Besoin d'incidence, de concordance, et toujours d'un brin de ma démence. Tant que je peux lier le fil de ma vie à celui d'autres destins, par un mot, un regard, par un rien. Tant que je peux recevoir et répondre, tant que je peux prendre, seulement lorsque je le désire, tant que je peux donner, seulement lorsque je le désire. Tant que s'emmêlent mes actes à ceux des autres, même de loin, même d'un rien, que je sois l'élément brut ou bien le produit d'une interaction, tant que j'emmêle mes pas à ceux des autres, tant que je peux confondre mes choix à ceux des autres. Je crois que je suis vivante. Pas morte encore. Pas encore.

Je suis calme, du calme du funambule sur son fil. Je suis calme, dans un silence parfois dérangeant. Impassible devant les choses et les gens. Je mène une vie intérieure qui ne ressemble en rien à la vie extérieure, celle que je vois derrière le rideau de mes cils, celle à laquelle je fais semblant d'appartenir.
Je me tais souvent maintenant. Plus de pulsion, d'excès de cris de passion, plus de lutte acharnée entre mes doigts et l'oreiller.
Je me tais souvent maintenant. Si je parlais, je crois, le film recommencerait. C'est physique, c'est vocal, ce mal-être en bocal. Mais j'ai mis sur pause et je me tais.

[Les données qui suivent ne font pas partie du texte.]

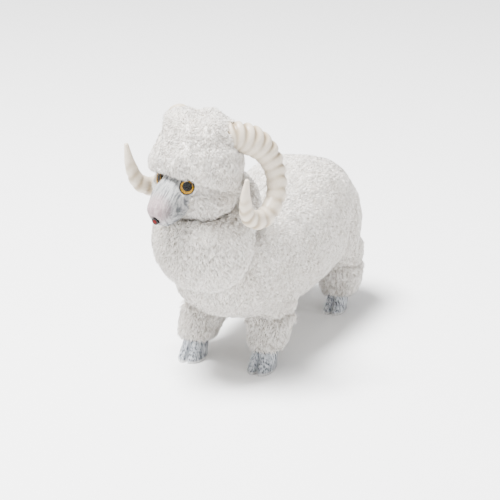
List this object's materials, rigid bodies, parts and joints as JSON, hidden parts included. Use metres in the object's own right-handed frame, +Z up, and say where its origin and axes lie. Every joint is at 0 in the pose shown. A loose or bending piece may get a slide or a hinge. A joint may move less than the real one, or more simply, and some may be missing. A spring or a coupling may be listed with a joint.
{
  "type": "ram_figurine",
  "caption": "Standing white ram ornament with a curled-horn head, fabric pile over a hard moulded body, and cloven hooves with flat soles",
  "frame": {"origin": "middle of the bounding box, on the surface the hooves stand on", "axes": "-Y is the way the body faces, +X is the ram's own left side, +Z is up"},
  "size_m": [0.126, 0.283, 0.2219],
  "materials": {
    "white_pile": "matte",
    "face_pile": "matte",
    "moulded_core": "matte",
    "dowel_wood": "satin",
    "hoof_paint": "satin",
    "horn_plastic": "satin",
    "eye_black": "gloss",
    "eye_amber": "gloss",
    "eye_clear": "gloss",
    "mouth_red": "gloss"
  },
  "bodies": {
    "root": {"chest_cover": "white_pile", "belly_cover": "white_pile", "rump_cover": "white_pile", "flank_cover_left": "white_pile", "flank_cover_right": "white_pile", "ruff_cover": "white_pile", "cheek_cover_left": "white_pile", "cheek_cover_right": "white_pile", "poll_cover": "white_pile", "tail_cover": "white_pile", "front_left_leg_sleeve": "white_pile", "front_right_leg_sleeve": "white_pile", "rear_left_leg_sleeve": "white_pile", "rear_right_leg_sleeve": "white_pile", "face_cover": "face_pile", "body_core_left": "moulded_core", "body_core_right": "moulded_core", "head_core": "moulded_core", "front_left_leg_core": "moulded_core", "front_right_leg_core": "moulded_core", "rear_left_leg_core": "moulded_core", "rear_right_leg_core": "moulded_core", "neck_dowel": "dowel_wood", "front_left_hoof": "hoof_paint", "front_right_hoof": "hoof_paint", "rear_left_hoof": "hoof_paint", "rear_right_hoof": "hoof_paint", "horn_left": "horn_plastic", "eye_cup_left": "eye_black", "eye_iris_left": "eye_amber", "eye_dome_left": "eye_clear", "horn_right": "horn_plastic", "eye_cup_right": "eye_black", "eye_iris_right": "eye_amber", "eye_dome_right": "eye_clear", "mouth_rim": "eye_black", "mouth_inlay": "mouth_red"}
  },
  "joints": []
}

Je fume beaucoup et la respiration me manque. J'ai l'impression qu'il n'y a qu'ainsi que ce soit supportable. Lorsque je suis prête à suffoquer tout semble tellement plus facile à supporter. Je ne mange plus depuis des jours et je vacille. Mais encore lorsque la vue se trouble il est tellement plus facile de ne rien savoir, lorsque l'on ne peut rien voir. Lorsque les ressources s'épuisent, plus je me sens devenir petite plus j'espère que les souvenirs seront moins grands. Ils n'auront plus de place, plus de place en moi.

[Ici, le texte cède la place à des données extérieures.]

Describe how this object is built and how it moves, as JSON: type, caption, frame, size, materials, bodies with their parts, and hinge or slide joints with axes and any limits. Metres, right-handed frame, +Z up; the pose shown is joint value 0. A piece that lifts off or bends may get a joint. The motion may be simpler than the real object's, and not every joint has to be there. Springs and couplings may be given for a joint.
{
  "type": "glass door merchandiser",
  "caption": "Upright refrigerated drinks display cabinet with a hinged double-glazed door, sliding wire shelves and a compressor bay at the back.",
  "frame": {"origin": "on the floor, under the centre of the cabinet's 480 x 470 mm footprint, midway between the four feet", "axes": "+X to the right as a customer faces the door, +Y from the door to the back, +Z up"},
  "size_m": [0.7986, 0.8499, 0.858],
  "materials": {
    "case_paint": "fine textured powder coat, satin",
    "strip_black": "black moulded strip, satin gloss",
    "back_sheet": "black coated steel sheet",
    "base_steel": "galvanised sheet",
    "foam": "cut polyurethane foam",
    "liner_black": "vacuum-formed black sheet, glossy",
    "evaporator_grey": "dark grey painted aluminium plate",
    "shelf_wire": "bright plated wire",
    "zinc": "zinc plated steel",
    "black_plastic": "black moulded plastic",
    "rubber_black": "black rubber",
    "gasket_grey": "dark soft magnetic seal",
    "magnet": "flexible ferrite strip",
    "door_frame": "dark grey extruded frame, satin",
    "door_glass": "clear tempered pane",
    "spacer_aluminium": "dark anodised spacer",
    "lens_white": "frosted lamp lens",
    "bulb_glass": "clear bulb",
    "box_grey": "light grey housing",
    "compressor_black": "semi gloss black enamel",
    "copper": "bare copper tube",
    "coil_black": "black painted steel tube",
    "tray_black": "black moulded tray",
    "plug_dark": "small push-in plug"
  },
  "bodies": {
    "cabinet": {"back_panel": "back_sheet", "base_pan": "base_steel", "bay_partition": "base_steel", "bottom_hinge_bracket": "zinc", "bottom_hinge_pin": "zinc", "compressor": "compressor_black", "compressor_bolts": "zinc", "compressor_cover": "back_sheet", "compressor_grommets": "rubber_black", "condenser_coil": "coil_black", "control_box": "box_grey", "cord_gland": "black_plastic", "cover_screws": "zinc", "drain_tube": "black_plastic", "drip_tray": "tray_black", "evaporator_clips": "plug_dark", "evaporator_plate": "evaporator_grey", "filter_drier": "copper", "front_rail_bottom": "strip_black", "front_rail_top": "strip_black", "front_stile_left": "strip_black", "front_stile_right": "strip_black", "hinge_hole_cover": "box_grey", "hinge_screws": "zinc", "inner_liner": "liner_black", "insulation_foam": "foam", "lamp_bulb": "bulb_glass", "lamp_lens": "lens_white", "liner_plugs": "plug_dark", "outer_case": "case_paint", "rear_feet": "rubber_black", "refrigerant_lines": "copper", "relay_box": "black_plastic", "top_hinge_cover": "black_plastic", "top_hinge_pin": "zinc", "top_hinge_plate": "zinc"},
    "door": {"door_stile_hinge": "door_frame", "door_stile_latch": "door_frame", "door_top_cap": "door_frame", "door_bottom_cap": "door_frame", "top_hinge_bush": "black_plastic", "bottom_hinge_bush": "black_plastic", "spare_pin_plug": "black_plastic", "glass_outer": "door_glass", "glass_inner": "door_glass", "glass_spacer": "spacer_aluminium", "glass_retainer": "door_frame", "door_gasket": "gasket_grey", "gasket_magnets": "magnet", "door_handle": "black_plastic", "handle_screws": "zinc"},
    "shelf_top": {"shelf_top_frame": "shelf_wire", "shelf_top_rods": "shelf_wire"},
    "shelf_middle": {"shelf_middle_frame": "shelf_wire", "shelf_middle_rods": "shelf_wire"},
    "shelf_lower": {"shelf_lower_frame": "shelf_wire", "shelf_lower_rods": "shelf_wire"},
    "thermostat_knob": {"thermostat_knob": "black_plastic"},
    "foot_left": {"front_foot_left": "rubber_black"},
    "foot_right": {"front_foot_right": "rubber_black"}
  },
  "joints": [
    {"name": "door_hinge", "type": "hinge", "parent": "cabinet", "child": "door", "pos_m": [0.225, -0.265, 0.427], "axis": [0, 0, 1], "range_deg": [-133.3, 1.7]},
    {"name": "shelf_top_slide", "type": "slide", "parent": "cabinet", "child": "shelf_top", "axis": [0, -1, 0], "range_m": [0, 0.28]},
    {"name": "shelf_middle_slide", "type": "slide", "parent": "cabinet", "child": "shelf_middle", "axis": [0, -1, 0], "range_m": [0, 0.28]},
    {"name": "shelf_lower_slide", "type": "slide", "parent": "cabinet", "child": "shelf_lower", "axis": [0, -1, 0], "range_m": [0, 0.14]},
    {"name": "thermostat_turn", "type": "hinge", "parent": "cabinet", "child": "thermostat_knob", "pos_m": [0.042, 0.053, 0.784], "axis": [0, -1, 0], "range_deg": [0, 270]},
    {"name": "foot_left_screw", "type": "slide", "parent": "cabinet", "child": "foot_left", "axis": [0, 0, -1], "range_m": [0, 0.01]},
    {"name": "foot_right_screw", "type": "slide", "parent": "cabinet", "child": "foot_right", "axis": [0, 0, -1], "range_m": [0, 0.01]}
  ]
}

J'ai déjà été là, au sommet de mon chaos, c'était il y a longtemps. J'avais soigneusement choisi mes médicaments, et aucun de ces chers si chers amis n'en avaient fait partie.
Nous en parlions il y a un peu plus d'un an. Il disait et durant tout ce temps tu ne m'avais rien dit, il disait pourquoi n'étais-tu pas venue jusqu'à moi, dis-moi, lorsque tu avais besoin de moi. Il s'était tû tout le long du chemin qui ramenait jusque chez moi, les yeux brillants parce qu'au milieu des nuits où je m'étais rongé le corps et l'esprit, lui, mon meilleur ami, n'avait pas été là. Je lui disais c'est rien, je lui disais c'est fini maintenant je vais bien. Et j'avais haussé les sourcils, esquissé un sourire. Il avait essayé de m'embrasser. Il essayait toujours de m'embrasser. Et je tournais la tête en soupirant. Je faisais toujours ça.
Je lui disais je vais bien et il essayait de m'embrasser. Et je tournait la tête en soupirant.
Je lui dis je me noie, même si c'est pas grave, même si ça passera, peut-être, et je sais qu'il ne saurait m'embrasser. Et il tourne la tête en soupirant. Il fait toujours ça, maintenant.
Il ne m'en voudra plus de ne lui avoir rien dit. Quand j'étais si mal, quand j'étais si lasse d'exister. Il ne s'en voudra plus de l'ignorer, peut-être à peine d'en être la cause cette fois-ci.